Sebetulnya, bagi para karyawan yang menerima gaji, di mana pajak penghasilannya telah dipungut dan menjadi beban perusahaan tempatnya bekerja, relatif tidak mengalami dampak apa-apa.
Tapi, bagi profesional yang harus menghitung sendiri penghasilan dan jumlah pajak yang harus dibayarnya, peraturan baru di atas akan terasa dampaknya.
Sedangkan bagi pemerintah, jelas akan ada penambahan penerimaan pajak. Soalnya, mereka yang punya penghasilan di atas Rp 5 miliar per tahun, relatif banyak.
Memang, mereka yang berpenghasilan di atas Rp 5 miliar tersebut, jika mengacu pada gaji dan bonus para eksekutif di perusahaan skala nasional, adalah yang menjadi anggota direksi, komisaris serta senior executive vice president.

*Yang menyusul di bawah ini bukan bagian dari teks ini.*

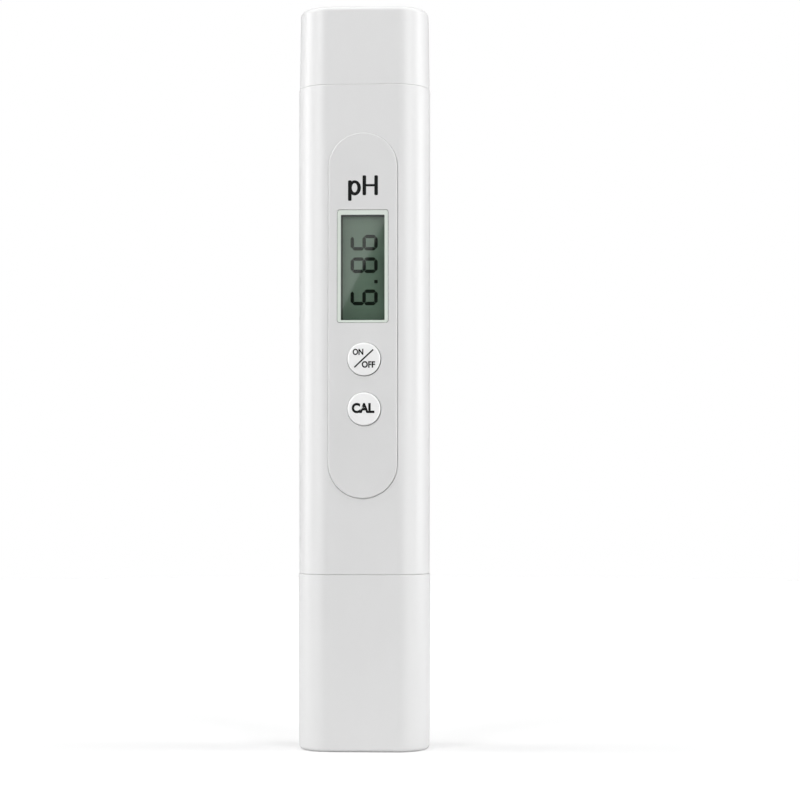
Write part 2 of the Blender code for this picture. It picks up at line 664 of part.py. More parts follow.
def make_guard():
    neck = 4.1 * MM
    inside = 4.8 * MM
    passage = 3.4 * MM
    shoulder = BASE_LOW - GAP
    foot = 7.0 * MM
    profile = [
        (neck, 34.0 * MM),
        (neck, shoulder),
        (GUARD_RADIUS - 0.5 * MM, shoulder),
        (GUARD_RADIUS, shoulder - 0.5 * MM),
        (GUARD_RADIUS, foot + 0.4 * MM),
        (GUARD_RADIUS - 0.4 * MM, foot),
        (inside, foot),
        (inside, 28.0 * MM),
        (passage, 28.0 * MM),
        (passage, 34.0 * MM),
    ]
    guard = turned("electrode_guard", GREY_PLASTIC, profile, (0.0, 0.0, 0.0), steps=32, hollow=True)
    half_slot = 2.1 * MM
    for name, turn in (("guard_slots_across", 0.0), ("guard_slots_through", math.pi / 2)):
        slot = box_mesh(name, (20.0 * MM, 2 * half_slot, 13.0 * MM))
        combine(guard, tool(name, slot, (0.0, 0.0, 16.5 * MM), (0.0, 0.0, turn)), "DIFFERENCE")


def make_side_pins():
    """The steel temperature pin on the right and the porous reference junction on the left."""
    pin_profile = [(0.0, 24.0 * MM), (SIDE_PIN_RADIUS, 24.0 * MM), (SIDE_PIN_RADIUS, 1.0 * MM)]
    for step in range(1, 5):
        angle = step * math.pi / 8
        pin_profile.append((SIDE_PIN_RADIUS * math.cos(angle), MM * (1.0 - math.sin(angle))))
    turned("temperature_pin", STEEL, pin_profile, (SIDE_PIN_PLACE, 0.0, 12.0 * MM), steps=20)
    junction = rod_mesh("reference_junction", SIDE_PIN_RADIUS, 6.4 * MM)
    place("reference_junction", junction, POROUS_WHITE, (-SIDE_PIN_PLACE, 0.0, 31.8 * MM))


for old_object in list(bpy.data.objects):
    bpy.data.objects.remove(old_object, do_unlink=True)

PARTS = start_collection("ph_meter")
CUTTERS = start_collection("ph_meter_cutters")

WHITE_PLASTIC = make_material("white_plastic", (0.82, 0.82, 0.82), 0.3)
GREY_PLASTIC = make_material("grey_plastic", (0.60, 0.60, 0.60), 0.4)
BLACK_PLASTIC = make_material("black_plastic", (0.03, 0.03, 0.03), 0.5)
CLEAR_PLASTIC = make_material("clear_plastic", (0.8, 0.85, 0.8), 0.05, alpha=0.35)
LCD_GLASS = make_material("lcd_glass", (0.25, 0.32, 0.26), 0.1)
LCD_REFLECTOR = make_material("lcd_reflector", (0.35, 0.42, 0.36), 0.4)
ELASTOMER = make_material("elastomer", (0.04, 0.04, 0.04), 0.8)
BOARD_GREEN = make_material("board_green", (0.02, 0.18, 0.07), 0.5)
STEEL = make_material("steel", (0.6, 0.6, 0.6), 0.3, metallic=1.0)
ALUMINIUM = make_material("aluminium", (0.7, 0.7, 0.72), 0.35, metallic=1.0)
PROBE_GLASS = make_material("probe_glass", (0.8, 0.85, 0.85), 0.05, alpha=0.35)
POROUS_WHITE = make_material("porous_white", (0.75, 0.74, 0.7), 0.9)
FOAM = make_material("foam", (0.75, 0.68, 0.3), 0.95)

# The keys stand proud of the front, so the middle line lies this far behind the middle of the whole meter
PEN_AXIS = bpy.data.objects.new("pen_axis", None)
PEN_AXIS.location = (0.0, (KEY_PROUD + CASE_FRONT - PANEL_FRONT) / 2, 0.0)
PARTS.objects.link(PEN_AXIS)

make_front_half()
make_rear_half()
make_panel()
make_display()
make_keys()
make_board()
make_screws()
make_battery_holder()
make_batteries()
make_battery_cap()
make_probe_cap()
make_probe_base()
make_electrode()
make_guard()
make_side_pins()
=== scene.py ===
"""Looks of the pen-shaped pH meter: its shells, keys, display, probe and batteries, with their materials.

Metres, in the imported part's own frame: +Z up along the meter, and its front faces -Y.
"""

import math

import bmesh
import bpy
from mathutils import Matrix, Vector


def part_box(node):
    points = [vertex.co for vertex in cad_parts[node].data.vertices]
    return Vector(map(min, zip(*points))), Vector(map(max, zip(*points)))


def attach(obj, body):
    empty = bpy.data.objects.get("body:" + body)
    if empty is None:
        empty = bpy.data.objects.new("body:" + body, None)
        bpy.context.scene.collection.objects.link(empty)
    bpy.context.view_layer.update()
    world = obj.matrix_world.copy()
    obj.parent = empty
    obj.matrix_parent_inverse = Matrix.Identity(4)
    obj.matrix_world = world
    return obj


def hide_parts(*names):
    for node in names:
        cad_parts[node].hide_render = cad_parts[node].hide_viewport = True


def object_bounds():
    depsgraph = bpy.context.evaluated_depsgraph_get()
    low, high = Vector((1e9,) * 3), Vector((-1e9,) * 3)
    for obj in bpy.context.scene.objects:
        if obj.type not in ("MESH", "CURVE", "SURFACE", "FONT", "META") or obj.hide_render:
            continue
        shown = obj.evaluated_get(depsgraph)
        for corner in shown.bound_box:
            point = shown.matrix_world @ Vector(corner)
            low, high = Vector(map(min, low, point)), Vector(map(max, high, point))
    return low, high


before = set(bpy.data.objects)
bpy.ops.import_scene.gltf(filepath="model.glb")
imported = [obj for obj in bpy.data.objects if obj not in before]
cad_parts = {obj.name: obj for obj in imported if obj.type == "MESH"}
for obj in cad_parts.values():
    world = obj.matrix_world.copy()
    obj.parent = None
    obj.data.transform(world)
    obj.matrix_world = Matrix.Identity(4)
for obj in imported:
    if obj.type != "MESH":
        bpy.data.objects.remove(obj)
CAD_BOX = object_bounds()

MM = 0.001
FACING_FRONT = (math.pi / 2, 0.0, 0.0)
FACING_BACK = (-math.pi / 2, 0.0, 0.0)
UPRIGHT = (0.0, 0.0, 0.0)
ORIGIN = (0.0, 0.0, 0.0)
CORNER_STEPS = 24
ROUND_STEPS = 96


def size_of(node):
    low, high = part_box(node)
    return high - low


def middle_of(node):
    low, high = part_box(node)
    return (low + high) / 2


def place_of(node, y):
    """The node's middle as seen from the front, at the depth y."""
    middle = middle_of(node)
    return Vector((middle.x, y, middle.z))


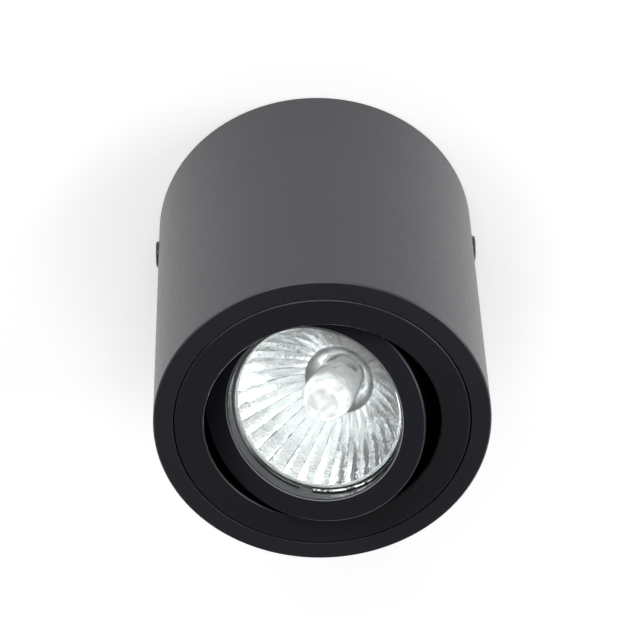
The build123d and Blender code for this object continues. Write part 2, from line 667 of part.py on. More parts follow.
def make_trim_ring():
    """Return the trim ring: face plate, collar behind it and two pivot lugs."""
    back = FRONT_Z + TRIM_PLATE
    collar_top = SHOULDER_Z - COLLAR_DROP
    ring = turned(
        (OPENING_R + TRIM_EDGE, FRONT_Z),
        (TRIM_R - TRIM_EDGE, FRONT_Z),
        (TRIM_R, FRONT_Z + TRIM_EDGE),
        (TRIM_R, back),
        (COLLAR_R, back),
        (COLLAR_R, collar_top),
        (COLLAR_BORE_R, collar_top),
        (COLLAR_BORE_R, back),
        (OPENING_R, back),
        (OPENING_R, FRONT_Z + TRIM_EDGE),
    )
    lug_top = PIVOT_Z + LUG_ABOVE_PIVOT
    lug_depth = COLLAR_R - washer_seat()
    outside = disc(COLLAR_R, back, lug_top)
    lug = block(lug_depth, LUG_WIDTH, back, lug_top)
    for side in (-1, 1):
        ring += Pos(side * (washer_seat() + lug_depth / 2), 0) * lug & outside
    for angle in (0, 180):
        frame = along_x(angle, PIVOT_Z)
        ring -= frame * disc(PIN_DIAMETER / 2 + FIT, washer_seat() - CUT, COLLAR_R + CUT)
        ring -= frame * disc(PIN_HEAD_DIAMETER / 2 + FIT, pin_seat(), COLLAR_R + CUT)
    flat = COLLAR_R - SPRING_FLAT_DEPTH
    for angle in spring_angles():
        frame = Rot(0, 0, angle)
        flat_width = SPRING_WIDTH + 2 * SPRING_FLAT_MARGIN
        filed = block(2 * SPRING_FLAT_DEPTH, flat_width, back, collar_top + CUT)
        ring -= frame * Pos(flat + SPRING_FLAT_DEPTH, 0) * filed
        hole = disc(SPRING_SCREW_DIAMETER / 2 + FIT, COLLAR_BORE_R - CUT, flat + CUT)
        ring -= along_x(angle, FRONT_Z + SPRING_SCREW_HEIGHT) * hole
    return INSERT * ring


def make_springs():
    """Return the leaf springs that hold the insert behind the housing's shoulder."""
    centre_r = COLLAR_R - SPRING_FLAT_DEPTH + SPRING_THICKNESS / 2
    offset = (SPRING_GAP + SPRING_THICKNESS / 2) * math.sqrt(0.5)
    knee = SHOULDER_Z + offset - (LEDGE_R - offset - centre_r)
    crest_r = LEDGE_R + SPRING_CREST
    crest = knee + crest_r - centre_r
    tail = (crest_r - SPRING_TAIL_RETURN, crest + SPRING_TAIL_RISE)
    foot = (centre_r, FRONT_Z + SPRING_FOOT)
    line = FilletPolyline(foot, (centre_r, knee), (crest_r, crest), tail, radius=SPRING_BEND)
    leaf = extrude(Plane.XZ * trace(line, SPRING_THICKNESS), SPRING_WIDTH / 2, both=True)
    height = FRONT_Z + SPRING_SCREW_HEIGHT
    leaf -= along_x(0, height) * disc(SPRING_SCREW_DIAMETER / 2 + FIT, centre_r - CUT, centre_r + CUT)
    return group([INSERT * Rot(0, 0, angle) * leaf for angle in spring_angles()])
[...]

Tapi, mengingat jumlah perusahaan besar yang ribuan, bahkan bisa lebih dari itu, maka secara kumulatif akan lumayan juga menambah pemasukan pemerintah.
Belum lagi bila diperhitungkan pendapatan para profesional seperti dokter, notaris, akuntan, arsitek, konsultan, pengacara, dan sebagainya. Dan jangan lupa, ada beberapa artis papan atas yang akun media sosialnya punya jutaan pengikut dan dijuluki "sultan", mungkin terkena tarif PPh lapisan teratas.
Perubahan lain dengan disahkannya RUU HPP adalah terkait dengan Pajak Pertambahan Nilai (PPN) untuk barang kebutuhan pokok, jasa kesehatan, jasa pendidikan, jasa pelayanan sosial dan beberapa jenis jasa lain.
Jika sebelumnya media massa sempat ramai dengan wacana pajak sembako dan jasa kesehatan, ternyata yang disepakati pemerintah dan DPR, masyarakat berpenghasilan menengah dan kecil tidak dikenakan PPN atas konsumsi barang dan jasa tersebut.
Satu lagi, ada berita gembira, khususnya bagi pelaku Usaha Mikro, Kecil, dan Menengah (UMKM), sehubungan dengan disahkannya RUU HPP.
UMKM dengan penghasilan di bawah Rp 500 juta per tahun, bakal bebas dari PPh, seperti ditulis Kompas.com (8/10/2021).